Behind the SpaceX IPO Expectations: Capital is Searching for New Infrastructure
The highly anticipated IPO of SpaceX has garnered immense attention, not just because of SpaceX itself, but because it represents a broader trend. As debt markets tighten and economic growth slows, governments and financial institutions are seeking new frontiers that can both absorb capital and justify sustained investment.
Space infrastructure, orbital manufacturing, satellite networks, data centers, and advanced communications systems are increasingly being viewed as trillion-dollar opportunities. These fields require massive physical capital, commodities, financing support, and technological synergy.
The logic is simple: when traditional growth engines mature, capital seeks new domains to support further expansion. Space might become one such frontier, even if the narrative itself is built on lies and deception.
A New Commodity Cycle: Both AI and Space Depend on Raw Materials
Large-scale infrastructure projects are inseparable from raw materials.
The expansion of data centers, satellite networks, AI computing facilities, and future space infrastructure will generate enormous demand for key commodities. Metals like gold, silver, platinum, copper, and rare earths will become indispensable inputs in the next generation of technological systems.
The world may be in the early stages of a structural commodity supercycle. This means demand will rise consistently over a longer period, driven by infrastructure investment and technological change.
Unlike previous cycles centered primarily on consumer demand, this one will be driven by industrial and technological needs.
Blockchain's New Role: Not Just Tokens, But a Real-Time Settlement Layer
As new industries emerge, capital must be able to flow efficiently within global markets.
The traditional banking system was designed for a slower world. The infrastructure of the future will involve tokenized assets, AI-driven transactions, international payments, and even potential space commerce, all requiring settlement systems that operate continuously and process at high speed.
This is where blockchain technology enters the conversation.
As highlighted in our podcast yesterday, as financial infrastructure evolves, digital assets focused on payments and interoperability may become increasingly important. Networks capable of settling transactions quickly and efficiently will benefit from the growing need for real-time value transfer.
Digital assets like XRP and XLM are notable in this context, as they focus on payments, interoperability, and cross-border settlement.
It is worth noting the existing connections between Ripple co-founder and XRP Ledger architect Jed McCaleb and commercial space projects. His company, Vast, has partnership connections to SpaceX and Starlink-related plans.
This suggests that blockchain and emerging infrastructure industries may see increasing intersections in the future.
The Convergence of Artificial Intelligence and Blockchain
One of the most overlooked points in current technological innovation might be the convergence of artificial intelligence and blockchain technology.
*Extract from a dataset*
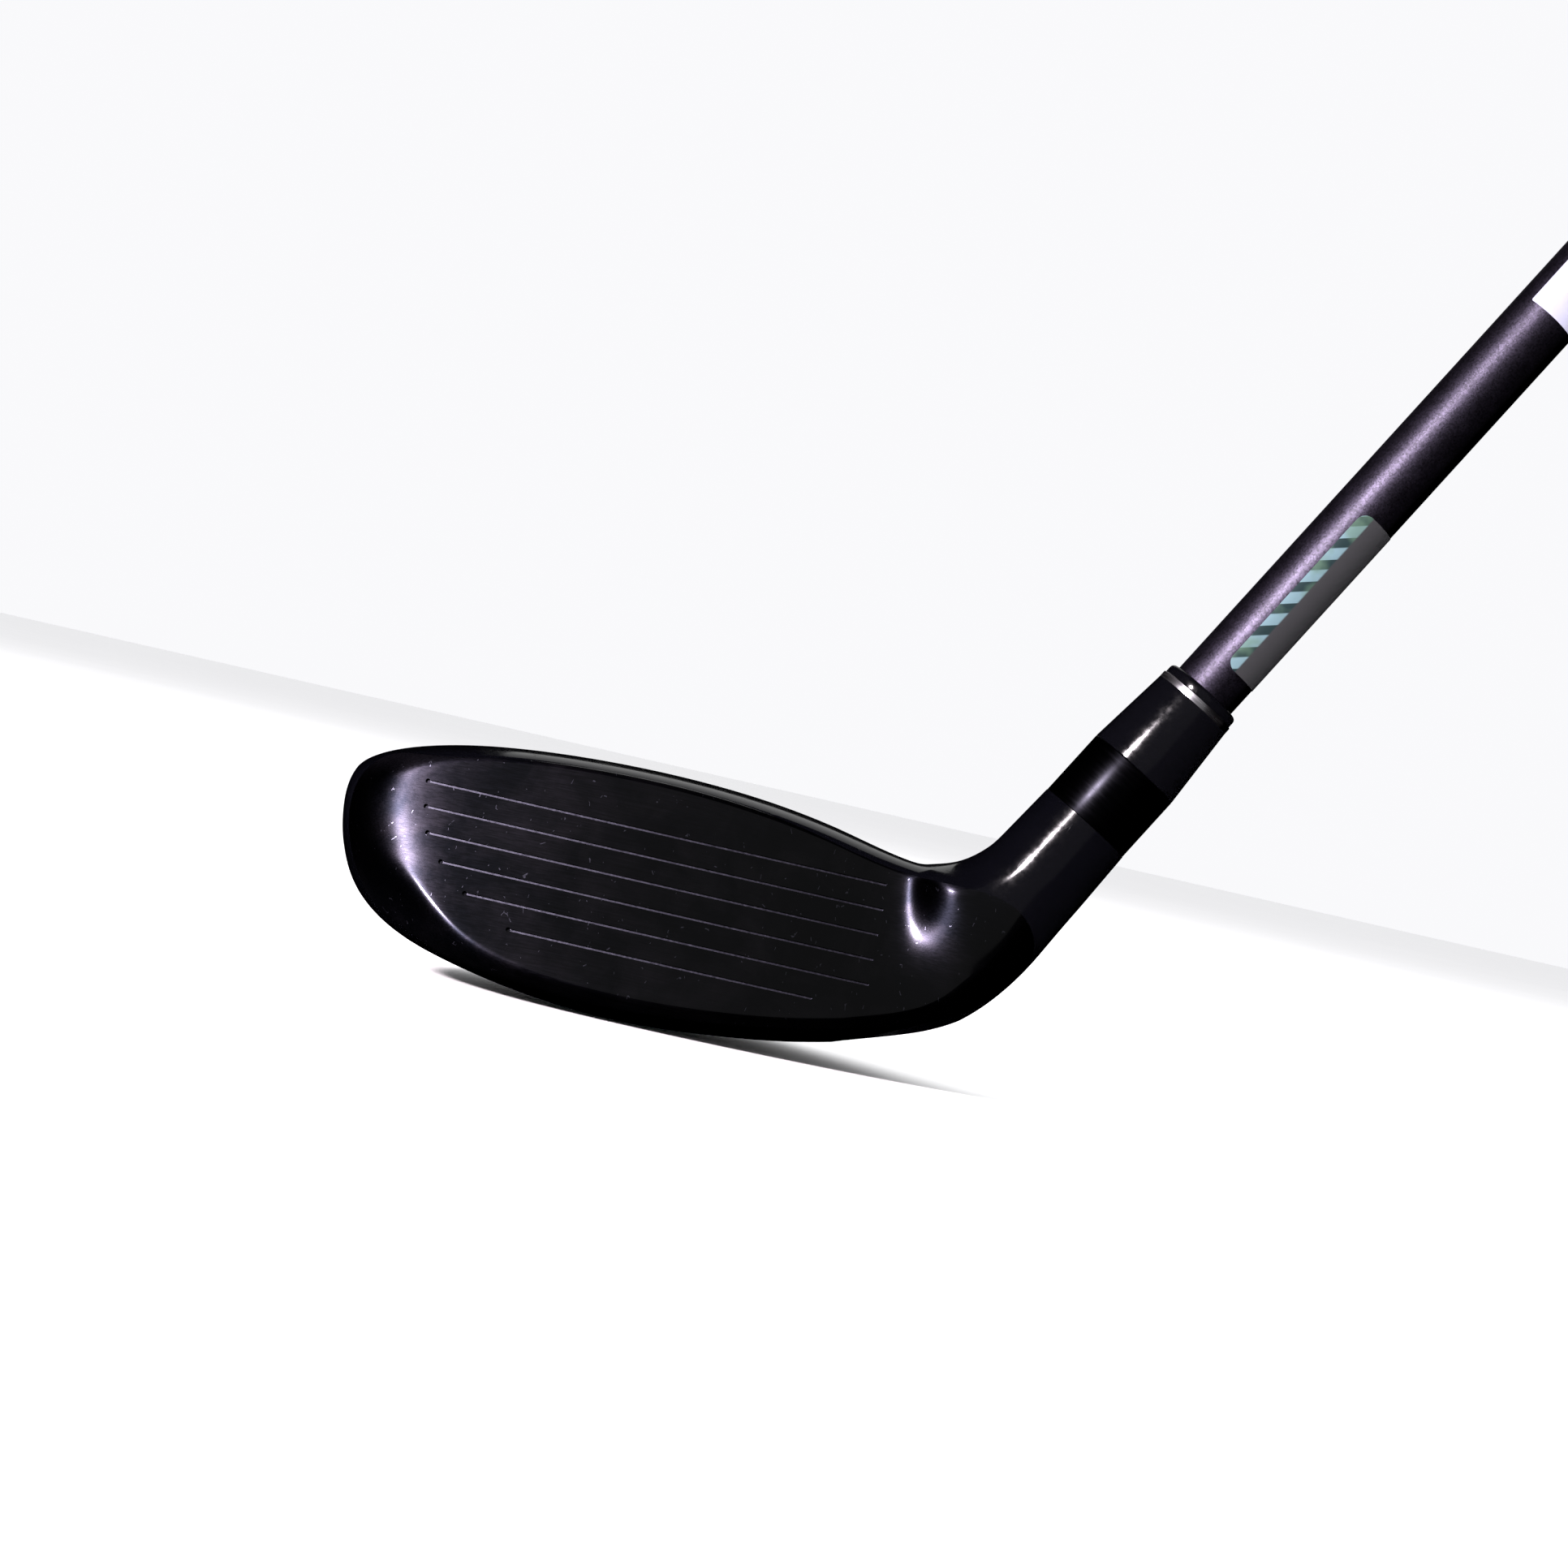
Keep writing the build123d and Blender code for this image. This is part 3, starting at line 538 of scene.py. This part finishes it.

Ripple CEO Brad Garlinghouse recently mentioned that the company is advancing AI-related initiatives and developing tools to allow AI Agents to interact with the XRP Ledger. This reflects a broader trend taking shape across the tech industry.
AI systems are rapidly evolving from information-processing tools into autonomous agents capable of making decisions, executing transactions, and interacting with digital services.
For these agents to operate meaningfully in an economic sense, they require infrastructure that can support functions such as: sending payments; settling transactions instantly; managing digital identity; executing agreements; transferring value across different networks.
Blockchain technology provides many of these capabilities. As AI adoption accelerates, demand for payment rails capable of supporting large-scale machine-to-machine transactions may grow. This creates a potential fusion: AI generates economic activity, and blockchain networks provide the settlement layer that supports it.
Regulatory Clarity and Institutional Adoption
Another crucial topic is the increasing momentum towards digital asset regulation in the United States. Ripple's management has consistently argued that regulatory clarity is the single most important factor holding back broader institutional adoption. Banks, payment providers, corporate treasuries, and financial institutions typically require clear legal frameworks before committing significant capital to new technologies.
As regulatory certainty improves, institutions may become more willing to integrate blockchain-based systems into their existing business processes.
According to Garlinghouse, Ripple is expected to reach a revenue run-rate in the billions of dollars annually while continuing its global expansion. This indicates that demand for enterprise blockchain solutions continues to grow.
The importance of regulation is not merely legal. It reduces uncertainty and allows businesses and financial institutions to plan long-term.
From Speculative Narrative to Infrastructure Narrative
One of the strongest conclusions this month is that markets might be shifting from a speculative cycle to an infrastructure cycle. Historically, the crypto market has been largely driven by retail speculation and narrative-fueled investment. The next phase could be different.
If AI, tokenization, digital payments, commodity infrastructure, and global settlement systems continue to mature, the value of digital assets may increasingly come from actual utility, not just speculation.
This would represent a significant shift in how investors evaluate blockchain networks.
Market focus will shift away from being solely concentrated on price action, moving increasingly towards metrics like transaction volume, settlement activity, institutional adoption, growth in tokenization, and integration with emerging technologies.
Conclusion
The convergence of SpaceX, artificial intelligence, blockchain infrastructure, commodities, and regulatory clarity paints a picture of an economy undergoing structural transformation.
Space infrastructure is attracting capital, artificial intelligence is rapidly accelerating, and regulators are moving towards clearer digital asset frameworks.
Simultaneously, blockchain networks are increasingly being positioned as the settlement layer connecting these emerging systems.
For investors, the question may no longer be whether these technologies will converge, but how quickly this convergence will happen, and which networks will ultimately become the foundational backbone of the global economy's next phase.
Those who truly accumulate wealth have never been the late adopters. You must position yourself as an early investor in tomorrow's economic infrastructure, before mass adoption arrives.